EXERCISE BRIEF
Would you print the material exactly, starting at its first line and ending at the line holding "import Sketcher"?

# # # # #

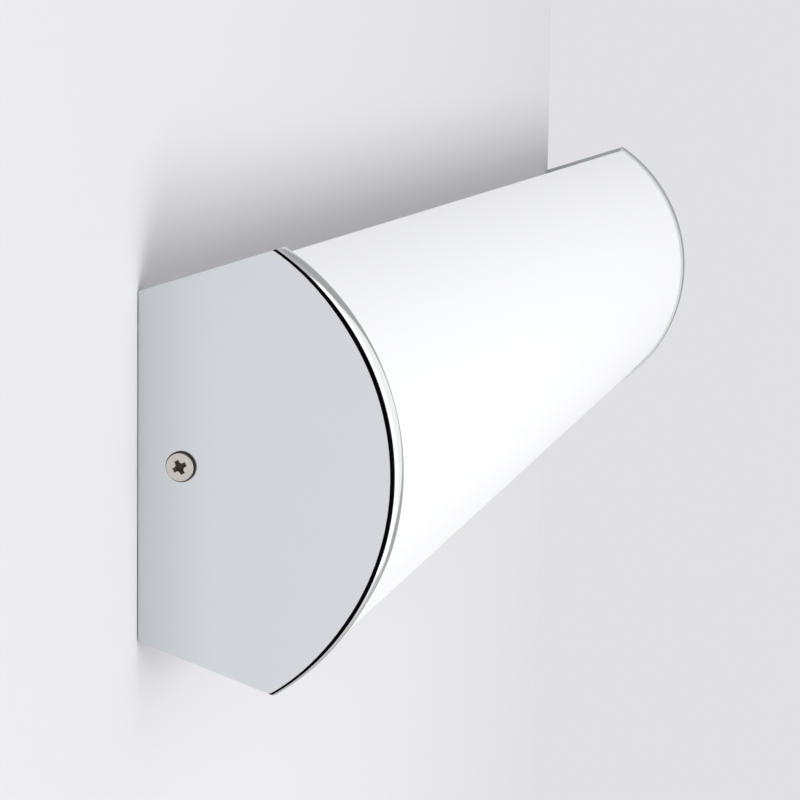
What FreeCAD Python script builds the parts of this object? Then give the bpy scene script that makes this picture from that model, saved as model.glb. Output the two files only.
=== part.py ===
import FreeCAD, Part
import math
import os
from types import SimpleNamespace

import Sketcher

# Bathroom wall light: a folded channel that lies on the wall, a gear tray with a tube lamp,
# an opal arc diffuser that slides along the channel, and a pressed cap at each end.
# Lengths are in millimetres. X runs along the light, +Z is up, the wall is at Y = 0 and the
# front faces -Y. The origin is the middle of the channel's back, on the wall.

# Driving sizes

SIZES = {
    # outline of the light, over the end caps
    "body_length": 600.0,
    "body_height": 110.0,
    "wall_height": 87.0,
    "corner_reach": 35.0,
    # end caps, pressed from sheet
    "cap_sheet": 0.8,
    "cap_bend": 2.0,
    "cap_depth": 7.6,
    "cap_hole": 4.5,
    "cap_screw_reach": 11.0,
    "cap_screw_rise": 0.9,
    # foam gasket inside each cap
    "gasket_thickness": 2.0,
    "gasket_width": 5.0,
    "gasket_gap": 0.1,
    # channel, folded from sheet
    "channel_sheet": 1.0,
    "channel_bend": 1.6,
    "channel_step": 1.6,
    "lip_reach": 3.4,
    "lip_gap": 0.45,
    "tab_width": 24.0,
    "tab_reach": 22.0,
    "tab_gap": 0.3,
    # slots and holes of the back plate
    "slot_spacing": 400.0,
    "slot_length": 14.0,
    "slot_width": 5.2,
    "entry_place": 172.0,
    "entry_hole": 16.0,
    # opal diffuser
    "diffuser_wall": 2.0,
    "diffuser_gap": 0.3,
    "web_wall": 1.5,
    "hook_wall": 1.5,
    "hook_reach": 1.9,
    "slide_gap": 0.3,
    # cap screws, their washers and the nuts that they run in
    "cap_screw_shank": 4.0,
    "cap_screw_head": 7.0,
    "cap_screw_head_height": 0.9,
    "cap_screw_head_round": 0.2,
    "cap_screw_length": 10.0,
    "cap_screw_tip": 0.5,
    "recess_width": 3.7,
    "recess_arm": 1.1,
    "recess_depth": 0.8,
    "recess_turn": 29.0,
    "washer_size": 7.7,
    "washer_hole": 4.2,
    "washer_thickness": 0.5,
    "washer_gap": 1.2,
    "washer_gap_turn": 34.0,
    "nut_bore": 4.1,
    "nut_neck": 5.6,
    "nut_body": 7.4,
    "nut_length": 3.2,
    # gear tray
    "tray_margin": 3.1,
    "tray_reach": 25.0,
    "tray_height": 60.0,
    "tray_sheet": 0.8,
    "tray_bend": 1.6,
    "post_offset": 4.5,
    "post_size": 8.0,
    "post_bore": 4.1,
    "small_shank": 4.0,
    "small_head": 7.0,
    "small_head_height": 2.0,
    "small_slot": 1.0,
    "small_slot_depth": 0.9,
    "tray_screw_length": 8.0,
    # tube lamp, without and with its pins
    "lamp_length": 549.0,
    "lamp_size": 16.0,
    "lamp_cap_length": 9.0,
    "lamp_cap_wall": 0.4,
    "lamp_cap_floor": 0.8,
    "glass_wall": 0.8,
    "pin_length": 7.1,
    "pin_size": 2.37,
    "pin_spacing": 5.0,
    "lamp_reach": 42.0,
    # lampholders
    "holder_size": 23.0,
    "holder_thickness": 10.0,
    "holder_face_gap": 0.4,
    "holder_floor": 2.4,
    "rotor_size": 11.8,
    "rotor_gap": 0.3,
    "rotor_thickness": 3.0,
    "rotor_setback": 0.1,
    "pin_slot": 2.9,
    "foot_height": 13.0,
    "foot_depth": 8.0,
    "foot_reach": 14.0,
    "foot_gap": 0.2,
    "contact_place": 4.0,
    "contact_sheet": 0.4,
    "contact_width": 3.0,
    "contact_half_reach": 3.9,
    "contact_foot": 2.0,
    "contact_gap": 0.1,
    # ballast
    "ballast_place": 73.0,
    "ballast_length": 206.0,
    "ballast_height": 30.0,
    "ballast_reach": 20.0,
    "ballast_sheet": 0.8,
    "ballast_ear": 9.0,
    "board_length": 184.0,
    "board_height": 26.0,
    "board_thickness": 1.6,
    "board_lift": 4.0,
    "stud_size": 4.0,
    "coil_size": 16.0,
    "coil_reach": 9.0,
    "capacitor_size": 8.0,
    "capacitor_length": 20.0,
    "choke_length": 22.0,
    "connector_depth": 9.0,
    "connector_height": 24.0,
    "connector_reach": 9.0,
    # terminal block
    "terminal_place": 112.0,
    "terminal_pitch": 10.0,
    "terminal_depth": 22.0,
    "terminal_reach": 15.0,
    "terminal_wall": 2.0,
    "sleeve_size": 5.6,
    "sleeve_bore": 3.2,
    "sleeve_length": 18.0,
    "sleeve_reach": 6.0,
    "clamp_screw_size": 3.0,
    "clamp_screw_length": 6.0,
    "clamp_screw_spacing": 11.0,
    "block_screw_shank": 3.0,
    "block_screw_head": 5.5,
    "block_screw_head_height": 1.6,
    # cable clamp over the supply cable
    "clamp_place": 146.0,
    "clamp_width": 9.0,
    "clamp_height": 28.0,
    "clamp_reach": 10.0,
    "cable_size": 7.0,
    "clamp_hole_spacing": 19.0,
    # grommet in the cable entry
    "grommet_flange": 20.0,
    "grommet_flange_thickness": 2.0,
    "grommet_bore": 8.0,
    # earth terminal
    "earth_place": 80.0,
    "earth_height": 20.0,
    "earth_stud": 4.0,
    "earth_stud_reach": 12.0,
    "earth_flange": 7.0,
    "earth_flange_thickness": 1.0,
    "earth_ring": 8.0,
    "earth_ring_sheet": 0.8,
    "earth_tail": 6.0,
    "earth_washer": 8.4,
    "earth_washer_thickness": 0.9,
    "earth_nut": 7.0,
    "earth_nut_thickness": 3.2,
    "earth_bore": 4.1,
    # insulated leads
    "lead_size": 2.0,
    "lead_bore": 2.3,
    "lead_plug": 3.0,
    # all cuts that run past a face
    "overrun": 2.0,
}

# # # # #

SOLVED EXERCISE
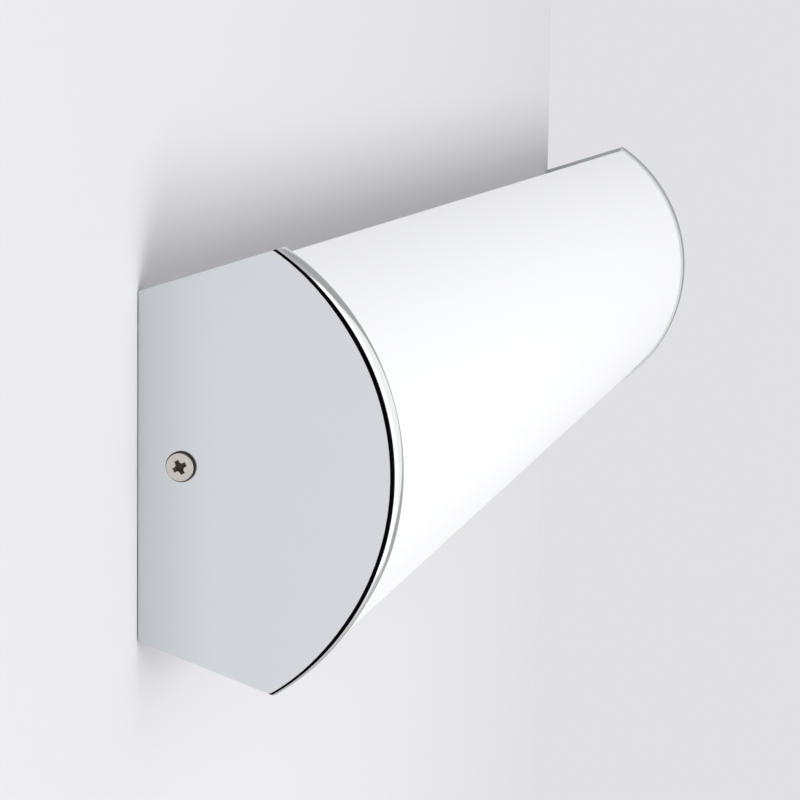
What FreeCAD Python script builds the parts of this object? Then give the bpy scene script that makes this picture from that model, saved as model.glb. Output the two files only.
=== part.py ===
import FreeCAD, Part
import math
import os
from types import SimpleNamespace

import Sketcher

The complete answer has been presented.